International sites add complexity. Language models can propose localized phrasing, but cultural nuance and legal constraints vary. Build separate baselines per locale. Do not assume a win in English will replicate in German or Japanese without adjustments to tone and formality.

A Short, Practical Checklist for Your First 90 Days

Establish baselines and define blended success metrics across SEO and UX, with thresholds per template. Build guardrails for AI output: tone, compliance, accessibility, schema, and entity targets. Launch two to three low-risk tests on metadata and intros, server-side for indexable pages. Stand up a component and pattern library to capture winners and speed rollout. Schedule retests and decay checks, and document results with clear narrative and links to code or content diffs.

What Changes When You Commit to This Approach

The culture of your optimization work shifts. Meetings move from opinions to hypotheses. Editors and SEOs collaborate on intent mapping rather than debating keyword density. Engineers automate the repeatable parts and protect page performance. Leadership sees a backlog connected to measurable outcomes rather than a wish list.

AI-driven A/B testing does not replace expertise. It amplifies it. Models shine when they explore the edges of your playbook and surface candidates you might skip. Your team still decides what fits the brand, what aligns with searcher intent, and what serves users best. That blend of judgment and disciplined experimentation is where sustainable gains live.

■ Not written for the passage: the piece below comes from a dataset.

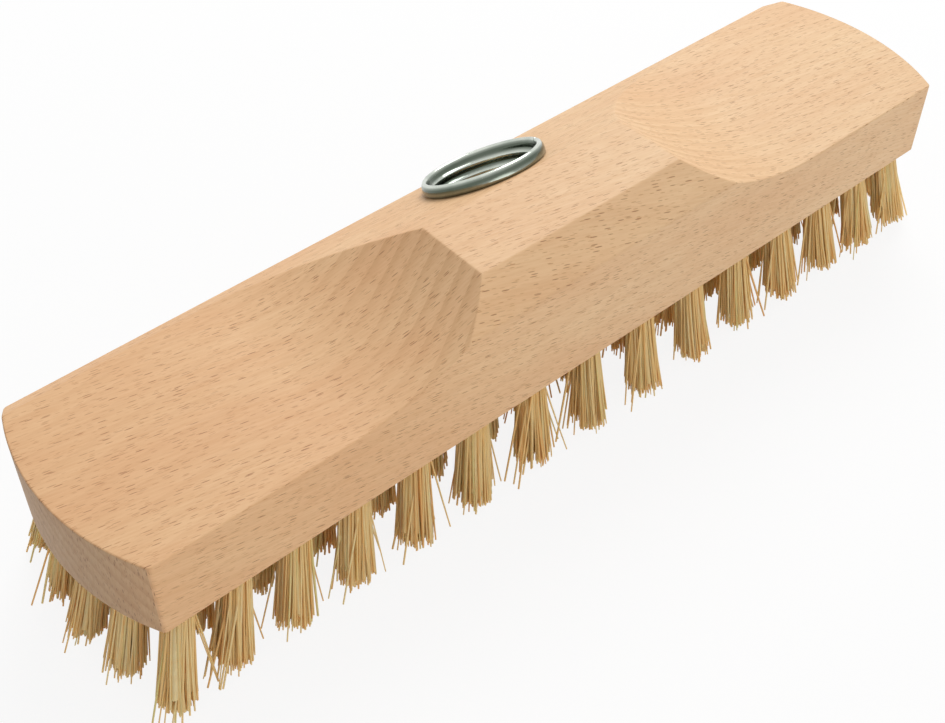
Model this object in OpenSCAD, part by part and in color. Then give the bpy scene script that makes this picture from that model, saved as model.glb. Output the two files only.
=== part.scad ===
// Scrubbing brush head: beech block with fanned fibre tufts and a rolled steel handle socket.
// Millimetres. The brush stands on its trimmed tips at z = 0, its length along X.
// The long front wall faces -Y, and the slope with the handle socket falls towards +Y.

/* [Block] */
// Length of the block over its bowed ends
block_l = 226; // [200:1:260]
// Width of the block
block_w = 51; // [48:0.5:58]
// Thickness of the block at its flat top
block_h = 32; // [31:0.5:38]
// Thickness of the low ends
end_h = 18.75; // [15:0.25:22]
// Radius of the bowed ends, seen from above
end_arc_r = 54; // [35:1:90]
// Radius of the upright corners where the ends meet the long walls
corner_r = 2; // [0.5:0.5:6]
// Height of the front wall, up to the chamfer
front_h = 25.5; // [20:0.5:28]
// Height of the back wall, up to the slope
back_h = 16; // [14:0.5:20]
// Depth of the front chamfer, from the front wall to the flat top
chamfer_w = 8; // [4:0.5:10]
// Width of the flat top, from front to back
top_w = 17.5; // [12:0.5:20]
// Length of the flat top between the two end scoops
top_l = 54; // [44:1:80]
// Radius of the cutter that scoops the ends
scoop_r = 60; // [45:1:80]

/* [Tufts] */
// Free length of the bristles below the block
bristle_l = 24; // [16:0.5:32]
// Number of tufts in each row, from front to back
row_counts = [15, 16, 15, 16, 15];
// How much closer the outer rows stand near their ends
row_crowding = [0.1, 0, 0, 0, 0.1];
// Diameter of a tuft hole
hole_d = 6; // [4.5:0.1:6.5]
// Depth of a tuft hole
hole_depth = 6.5; // [5:0.25:7]
// Distance of the outer hole centres from the long walls
side_inset = 4.8; // [4:0.1:7]
// Distance of each row's last hole centre from the bowed end
end_inset = 7.8; // [5:0.1:12]
// How far a tip stands outward along the brush, per mm of its hole's place
fan_x = 0.055; // [0:0.005:0.08]
// How far a tip stands outward across the brush, per mm of its hole's place
fan_y = 0.2; // [0:0.01:0.25]

/* [Strands] */
// Strands in each tuft
strands = 6; // [5:1:6]
// Distance of a strand's inner edge from the tuft's axis at the block
strand_in = 0.4; // [0.2:0.1:0.8]
// How far the strands' corners stand in from the bundle's flats at the block
strand_margin = 0.15; // [0.1:0.05:0.5]
// Gap between neighbouring strands at the block
strand_gap = 0.5; // [0.3:0.05:1]
// Angle at which the strands spread from the tuft's axis
spread = 4.8; // [1:0.2:6]
// Length cut off flat where the bristles meet the floor
trim = 0.5; // [0:0.1:1]
// Most that a strand falls short of the trimmed tips
ragged = 1.6; // [0:0.1:3]

/* [Anchors] */
// Height of the flat wire that pins a tuft
anchor_h = 1.8; // [1:0.1:2.5]
// Thickness of the flat wire
anchor_t = 0.5; // [0.3:0.05:0.8]

/* [Handle socket] */
// Outer diameter of the rolled rim
rim_d = 28; // [26.4:0.1:29]
// Diameter of the mouth inside the rim
mouth_d = 24; // [23:0.1:25]
// Height of the rim above the slope
rim_h = 2.8; // [1.6:0.1:3.4]
// Outer diameter of the sleeve
sleeve_d = 24.6; // [23:0.1:25.4]
// Inner diameter of the sleeve, at the crests of the handle thread
thread_d = 22.4; // [20:0.1:22.6]
// Depth of the sleeve below the slope
sleeve_depth = 11.5; // [8:0.25:12]
// Distance of the socket's axis from the ridge, measured down the slope
socket_drop = 14.2; // [13:0.1:16]
// Height over which the mouth narrows to the thread
lead_in = 1; // [0.4:0.1:2]
// Gap between the two ends of the rolled rim
seam_w = 0.5; // [0.3:0.1:1]

/* [Fits] */
// Clearance between a piece and the hole that holds it
fit_gap = 0.05; // [0.02:0.01:0.1]
// Room left below the sleeve by the drill
drill_room = 0.6; // [0.3:0.1:1.5]

/* [Hidden] */

over = 2;
embed = 0.8;
plug_sides = 6;
bead_steps = 10;

front_y = -block_w / 2;
back_y = block_w / 2;
top_z = bristle_l + block_h;
land_z = bristle_l + end_h;
ridge_y = front_y + chamfer_w + top_w;

slope_angle = atan2(block_h - back_h, back_y - ridge_y);
socket_y = ridge_y + socket_drop * cos(slope_angle);
socket_z = top_z - socket_drop * sin(slope_angle);

end_arc_x = block_l / 2 - end_arc_r;
corner_y = block_w / 2 - corner_r;
corner_x = end_arc_x + sqrt(pow(end_arc_r - corner_r, 2) - corner_y * corner_y);
scoop_rise = block_h - end_h;
scoop_x = top_l / 2 + sqrt(scoop_r * scoop_r - pow(scoop_r - scoop_rise, 2));

rows = len(row_counts);
outer_row_y = block_w / 2 - side_inset;
plug_r = hole_d / 2 - fit_gap;
strand_r = plug_r * cos(180 / plug_sides) - strand_margin;
strand_angle = 180 / strands - asin(strand_gap / 2 / strand_r);

wood = [0.85, 0.66, 0.46];
zinc = [0.62, 0.65, 0.64];
wire = [0.5, 0.5, 0.52];
fibre = [0.9, 0.8, 0.52];

// Half the length of the block at a distance y from its middle line
function half_length(y) = end_arc_x + sqrt(end_arc_r * end_arc_r - y * y);

function row_y(row) = outer_row_y * (2 * (row - 1) / (rows - 1) - 1);

// Hole centres run evenly from -1 to 1, and are then pushed towards the ends by the crowding
function along(row, i) = 2 * i / (row_counts[row - 1] - 1) - 1;
function crowded(t, c) = t + c * (t - t * t * t);
function hole_x(row, i) =
    (half_length(row_y(row)) - end_inset) * crowded(along(row, i), row_crowding[row - 1]);

// Shortfall of strand k in a tuft, the same in mirrored places
function shortfall(row, i, k) =
    ragged * ((k % 3 + min(i, row_counts[row - 1] - 1 - i) + min(row, rows + 1 - row)) % 3) / 2;

// Places its children at a tuft's hole: z = 0 at the mouth and +Z into the wood
module at_hole(row, i) {
    x = hole_x(row, i);
    y = row_y(row);
    translate([x, y, bristle_l])
        rotate([atan2(fan_y * y, norm([bristle_l, fan_x * x])), -atan2(fan_x * x, bristle_l), 0])
            children();
}

function slant(row, i) = norm([bristle_l, fan_x * hole_x(row, i), fan_y * row_y(row)]);

// Places its children on the slope: z = 0 on the wood and +Z along the handle
module at_socket() {
    translate([0, socket_y, socket_z])
        rotate([-slope_angle, 0, 0])
            children();
}

// Front wall, chamfer, flat top and slope, drawn across the block
module cross_section() {
    polygon([
        [front_y, bristle_l],
        [back_y, bristle_l],
        [back_y, bristle_l + back_h],
        [ridge_y, top_z],
        [front_y + chamfer_w, top_z],
        [front_y, bristle_l + front_h]
    ]);
}

// Straight sides, bowed ends and round corners, seen from above
module bowed_plan() {
    translate([0, 0, bristle_l - over]) union() {
        translate([-corner_x, front_y - over, 0])
            cube([2 * corner_x, block_w + 2 * over, block_h + 2 * over]);
        for (side = [0, 1]) mirror([side, 0, 0]) {
            bowed_end();
            for (y = [-corner_y, corner_y])
                translate([corner_x, y, 0])
                    cylinder(r = corner_r, h = block_h + 2 * over, $fn = 96);
        }
    }
}

// The end's big arc, between its tangent points with the two corner rounds
module bowed_end() {
    reach = 2 * [corner_x - end_arc_x, corner_y];
    intersection() {
        translate([end_arc_x, 0, 0])
            cylinder(r = end_arc_r, h = block_h + 2 * over, $fn = 360);
        translate([end_arc_x, 0, 0])
            linear_extrude(block_h + 2 * over)
                polygon([[0, 0], [reach.x, -reach.y], reach]);
    }
}

// The round cutter's path: down from the flat top, then level to the end
module end_scoop() {
    translate([scoop_x, 0, land_z + scoop_r])
        rotate([90, 0, 0])
            cylinder(r = scoop_r, h = block_w + 2 * over, center = true, $fn = 360);
    translate([scoop_x, front_y - over, land_z])
        cube([block_l, block_w + 2 * over, block_h]);
}

module wood_block() {
    color(wood) difference() {
        intersection() {
            rotate([90, 0, 90])
                translate([0, 0, -block_l / 2])
                    linear_extrude(block_l)
                        cross_section();
            bowed_plan();
        }
        end_scoop();
        mirror([1, 0, 0]) end_scoop();
        at_socket()
            translate([0, 0, -sleeve_depth - drill_room])
                cylinder(d = sleeve_d + 2 * fit_gap, h = sleeve_depth + drill_room + rim_h + over, $fn = 96);
        for (row = [1 : rows], i = [0 : row_counts[row - 1] - 1])
            at_hole(row, i)
                translate([0, 0, -over])
                    cylinder(d = hole_d, h = hole_depth + over, $fn = 32);
    }
}

// Sleeve and rolled rim, from the thread outward: the rim's top is a half round
module handle_socket() {
    bead_r = (rim_d - mouth_d) / 4;
    bead_mid = (rim_d + mouth_d) / 4;
    bead = [for (i = [0 : bead_steps]) let (a = 180 * i / bead_steps)
        [bead_mid + bead_r * cos(a), rim_h - bead_r + bead_r * sin(a)]];
    profile = concat(
        [
            [thread_d / 2, -lead_in / 2],
            [thread_d / 2, -sleeve_depth],
            [sleeve_d / 2, -sleeve_depth],
            [sleeve_d / 2, 0],
            [rim_d / 2, 0]
        ],
        bead,
        [[mouth_d / 2, lead_in / 2]]
    );
    color(zinc) at_socket() difference() {
        rotate_extrude($fn = 96) polygon(profile);
        translate([sleeve_d / 2 - over, -seam_w / 2, lead_in / 2])
            cube([rim_d / 2, seam_w, rim_h]);
    }
}

// One fibre strand, a wedge that leans away from the tuft's axis
module strand(length) {
    face = strand_r * cos(strand_angle);
    half = strand_r * sin(strand_angle);
    rotate([0, -spread, 0])
        translate([0, 0, -length])
            linear_extrude(length + embed)
                polygon([[strand_in, 0], [face, -half], [face, half]]);
}

// A folded tuft: the bundle in its hole, slotted for the wire, and the strands below it
module tuft(row, i) {
    at_hole(row, i) {
        difference() {
            cylinder(r = plug_r, h = hole_depth, $fn = plug_sides);
            translate([0, 0, hole_depth - anchor_h / 2 + over / 2])
                cube([2 * hole_d, anchor_t + 2 * fit_gap, anchor_h + over], center = true);
        }
        for (k = [0 : strands - 1])
            rotate([0, 0, 360 * k / strands])
                strand(slant(row, i) + trim - shortfall(row, i, k));
    }
}

module tuft_row(row) {
    color(fibre) difference() {
        for (i = [0 : row_counts[row - 1] - 1])
            tuft(row, i);
        translate([-block_l, -block_w, -bristle_l])
            cube([2 * block_l, 2 * block_w, bristle_l]);
    }
}

// Flat wires that lie across the bottoms of one row's holes
module anchor_row(row) {
    color(wire)
        for (i = [0 : row_counts[row - 1] - 1])
            at_hole(row, i)
                translate([0, 0, hole_depth - anchor_h / 2])
                    cube([hole_d - 4 * fit_gap, anchor_t, anchor_h], center = true);
}

wood_block();
handle_socket();
tuft_row(1);  // tuft_row_1
tuft_row(2);  // tuft_row_2
tuft_row(3);  // tuft_row_3
tuft_row(4);  // tuft_row_4
tuft_row(5);  // tuft_row_5
anchor_row(1);  // anchor_row_1
anchor_row(2);  // anchor_row_2
anchor_row(3);  // anchor_row_3
anchor_row(4);  // anchor_row_4
anchor_row(5);  // anchor_row_5
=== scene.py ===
import math
import bpy
import numpy as np
from mathutils import Matrix, Vector


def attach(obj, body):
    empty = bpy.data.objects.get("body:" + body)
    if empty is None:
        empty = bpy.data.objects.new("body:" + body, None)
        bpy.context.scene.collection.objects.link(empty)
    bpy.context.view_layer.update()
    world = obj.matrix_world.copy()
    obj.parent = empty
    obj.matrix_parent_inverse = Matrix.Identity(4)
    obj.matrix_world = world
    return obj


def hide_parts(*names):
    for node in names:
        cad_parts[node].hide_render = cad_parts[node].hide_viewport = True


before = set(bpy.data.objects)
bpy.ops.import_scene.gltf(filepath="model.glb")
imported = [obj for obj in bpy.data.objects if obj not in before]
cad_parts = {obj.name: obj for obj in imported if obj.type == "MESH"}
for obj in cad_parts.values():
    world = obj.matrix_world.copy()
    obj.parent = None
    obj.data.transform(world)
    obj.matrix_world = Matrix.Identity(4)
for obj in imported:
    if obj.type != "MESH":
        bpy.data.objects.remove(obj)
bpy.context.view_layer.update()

MM = 0.001

# Camera: above the left end of the front wall, looking along the brush, on a normal to long lens.
# The brush fills the width of a 945 by 723 picture.
lens_mm = 53.64
turn, tilt, roll = math.radians(-41.63), math.radians(45.37), math.radians(0.75)
camera = bpy.data.objects.new("camera", bpy.data.cameras.new("camera"))
camera.data.lens = lens_mm
camera.data.sensor_width = 36
camera.data.shift_y = -0.0077
camera.data.clip_start = 0.01
camera.matrix_world = (
    Matrix.Translation((-0.15812, -0.16268, 0.23278))
    @ Matrix.Rotation(turn, 4, "Z")
    @ Matrix.Rotation(math.pi / 2 - tilt, 4, "X")
    @ Matrix.Rotation(roll, 4, "Z")
)
bpy.context.collection.objects.link(camera)
bpy.context.scene.camera = camera

# Studio: white paper in a white room that is brighter overhead and on the right, with a large soft
# lamp high behind the right end and a wide one low in front. The block's left faces are in shade.
lamps = (("key_lamp", 4.3, 0.55, Vector((0.42, 0.38, 0.66))),
         ("front_lamp", 3.2, 0.9, Vector((-0.1, -0.9, 0.06))))
lamps_aim = Vector((0, 0, 0.03))
room_light = 0.54
low_share, overhead_share = 0.75, 1.15
left_share, right_share = 0.6, 1.25
# Share of the paper that shows as plain white backdrop. The rest takes light and shadow.
paper_glow = 0.88
floor_size = 12


def linear(code):
    """An sRGB hex colour as the linear RGBA that a socket takes."""
    values = [int(code[i:i + 2], 16) / 255 for i in (1, 3, 5)]
    return [v / 12.92 if v < 0.04045 else ((v + 0.055) / 1.055) ** 2.4 for v in values] + [1]


def add(tree, kind, settings=None, inputs=None):
    """Adds a node. An input is a value, a socket, or a node, whose first open output it takes."""
    node = tree.nodes.new(kind)
    for name, value in (settings or {}).items():
        setattr(node, name, value)
    for key, value in (inputs or {}).items():
        if isinstance(key, int):
            socket = node.inputs[key]
        else:
            socket = next(s for s in node.inputs if s.enabled and s.name == key)
        if isinstance(value, bpy.types.Node):
            value = next(s for s in value.outputs if s.enabled)
        if isinstance(value, bpy.types.NodeSocket):
            tree.links.new(value, socket)
        else:
            socket.default_value = value
    return node


def calc(tree, operation, a, b=0.0, c=0.0):
    """One sum on up to three values."""
    return add(tree, "ShaderNodeMath", {"operation": operation}, {0: a, 1: b, 2: c})


def remap(tree, value, low, high, to_low=0.0, to_high=1.0, smooth=False):
    """A value between low and high, stretched to lie between to_low and to_high."""
    return add(tree, "ShaderNodeMapRange",
               {"interpolation_type": "SMOOTHSTEP" if smooth else "LINEAR"},
               {"Value": value, "From Min": low, "From Max": high, "To Min": to_low, "To Max": to_high})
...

For organizations investing in AI Optimization Services or broader Search Engine Optimization Services, the lesson is straightforward. Use AI to widen your field of view and accelerate cycles, but keep humans in charge of meaning and standards. Prioritize tests that create compounding effects across SEO and UX. Document your wins, retire your myths, and keep shipping improvements that both search engines and users reward.